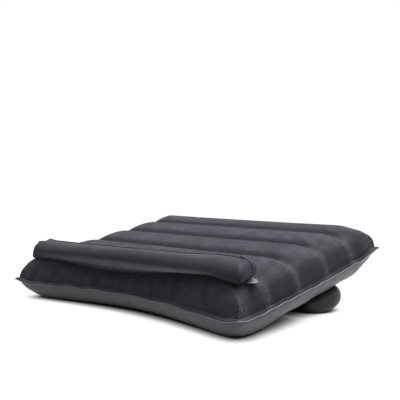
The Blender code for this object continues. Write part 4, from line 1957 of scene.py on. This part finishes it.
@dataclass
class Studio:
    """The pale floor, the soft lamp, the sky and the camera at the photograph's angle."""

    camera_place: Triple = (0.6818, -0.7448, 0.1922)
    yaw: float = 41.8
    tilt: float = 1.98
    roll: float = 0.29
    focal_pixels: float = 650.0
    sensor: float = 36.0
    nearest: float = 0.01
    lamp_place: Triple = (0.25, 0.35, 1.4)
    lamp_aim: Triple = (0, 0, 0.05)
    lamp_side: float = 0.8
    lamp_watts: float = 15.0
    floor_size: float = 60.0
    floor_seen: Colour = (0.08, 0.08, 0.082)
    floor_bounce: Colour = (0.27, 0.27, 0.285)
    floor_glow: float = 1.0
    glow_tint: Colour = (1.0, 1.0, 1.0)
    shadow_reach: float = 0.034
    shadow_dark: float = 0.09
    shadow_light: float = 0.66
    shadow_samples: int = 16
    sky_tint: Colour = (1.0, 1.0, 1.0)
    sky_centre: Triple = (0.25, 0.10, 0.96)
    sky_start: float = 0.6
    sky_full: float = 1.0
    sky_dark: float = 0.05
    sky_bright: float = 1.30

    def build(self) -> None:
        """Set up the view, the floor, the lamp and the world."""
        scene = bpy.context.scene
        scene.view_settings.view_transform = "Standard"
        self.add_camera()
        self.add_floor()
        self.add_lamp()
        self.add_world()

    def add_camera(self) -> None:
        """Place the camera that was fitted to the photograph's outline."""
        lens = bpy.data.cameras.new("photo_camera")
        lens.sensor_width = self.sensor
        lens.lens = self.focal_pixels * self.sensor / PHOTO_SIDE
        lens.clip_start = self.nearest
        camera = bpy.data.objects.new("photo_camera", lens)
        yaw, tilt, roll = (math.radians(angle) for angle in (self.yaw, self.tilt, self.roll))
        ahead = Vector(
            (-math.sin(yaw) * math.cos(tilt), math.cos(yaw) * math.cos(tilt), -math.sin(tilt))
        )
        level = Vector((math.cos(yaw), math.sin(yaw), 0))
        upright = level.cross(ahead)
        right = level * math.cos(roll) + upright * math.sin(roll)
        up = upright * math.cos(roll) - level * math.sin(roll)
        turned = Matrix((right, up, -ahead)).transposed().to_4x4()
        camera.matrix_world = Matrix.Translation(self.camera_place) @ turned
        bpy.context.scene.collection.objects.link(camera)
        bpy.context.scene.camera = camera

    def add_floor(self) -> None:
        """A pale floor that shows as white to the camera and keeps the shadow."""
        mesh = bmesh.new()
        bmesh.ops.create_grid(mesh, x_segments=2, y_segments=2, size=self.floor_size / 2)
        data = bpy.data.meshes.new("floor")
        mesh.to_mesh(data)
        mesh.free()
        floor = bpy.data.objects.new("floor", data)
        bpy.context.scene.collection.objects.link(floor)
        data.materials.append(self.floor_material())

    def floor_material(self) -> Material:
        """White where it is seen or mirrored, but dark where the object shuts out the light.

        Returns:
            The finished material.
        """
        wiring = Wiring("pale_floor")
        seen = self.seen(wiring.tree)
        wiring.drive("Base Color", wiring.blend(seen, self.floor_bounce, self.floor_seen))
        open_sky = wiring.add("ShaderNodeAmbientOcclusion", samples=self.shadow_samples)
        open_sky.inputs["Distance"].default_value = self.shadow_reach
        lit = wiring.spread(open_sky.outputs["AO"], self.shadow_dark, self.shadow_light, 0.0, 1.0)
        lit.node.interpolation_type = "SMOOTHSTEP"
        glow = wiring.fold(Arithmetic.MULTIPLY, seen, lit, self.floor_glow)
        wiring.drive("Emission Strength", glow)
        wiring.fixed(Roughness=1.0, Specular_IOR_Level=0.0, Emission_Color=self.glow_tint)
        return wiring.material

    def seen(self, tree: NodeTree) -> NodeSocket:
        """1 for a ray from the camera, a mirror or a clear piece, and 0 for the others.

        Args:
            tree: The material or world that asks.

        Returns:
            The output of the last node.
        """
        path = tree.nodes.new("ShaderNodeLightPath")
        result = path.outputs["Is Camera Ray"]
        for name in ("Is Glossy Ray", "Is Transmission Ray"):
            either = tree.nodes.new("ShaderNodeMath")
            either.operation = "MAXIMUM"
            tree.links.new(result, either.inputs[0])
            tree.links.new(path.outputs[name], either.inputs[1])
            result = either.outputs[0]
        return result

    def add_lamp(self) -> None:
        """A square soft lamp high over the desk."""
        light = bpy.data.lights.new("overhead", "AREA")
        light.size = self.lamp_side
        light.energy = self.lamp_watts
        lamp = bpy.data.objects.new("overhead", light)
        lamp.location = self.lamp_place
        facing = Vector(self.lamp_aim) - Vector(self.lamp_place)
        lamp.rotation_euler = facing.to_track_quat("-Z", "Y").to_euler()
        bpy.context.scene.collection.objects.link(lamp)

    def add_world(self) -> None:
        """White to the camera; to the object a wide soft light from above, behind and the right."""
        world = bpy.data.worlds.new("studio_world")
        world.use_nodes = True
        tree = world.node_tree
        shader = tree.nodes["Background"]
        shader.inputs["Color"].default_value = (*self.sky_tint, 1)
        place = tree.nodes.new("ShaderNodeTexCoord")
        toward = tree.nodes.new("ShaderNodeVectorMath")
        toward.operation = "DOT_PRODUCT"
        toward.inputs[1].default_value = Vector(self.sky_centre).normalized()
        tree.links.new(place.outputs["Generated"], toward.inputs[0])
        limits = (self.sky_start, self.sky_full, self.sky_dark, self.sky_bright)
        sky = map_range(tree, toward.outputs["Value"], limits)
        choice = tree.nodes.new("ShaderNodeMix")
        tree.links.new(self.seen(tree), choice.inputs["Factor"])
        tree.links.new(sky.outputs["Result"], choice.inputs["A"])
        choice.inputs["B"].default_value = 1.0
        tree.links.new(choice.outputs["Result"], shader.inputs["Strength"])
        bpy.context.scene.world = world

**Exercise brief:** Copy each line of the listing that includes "from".

**Correct result:**
The Blender code for this object continues. Write part 4, from line 1957 of scene.py on. This part finishes it.
        """1 for a ray from the camera, a mirror or a clear piece, and 0 for the others.
        """White to the camera; to the object a wide soft light from above, behind and the right."""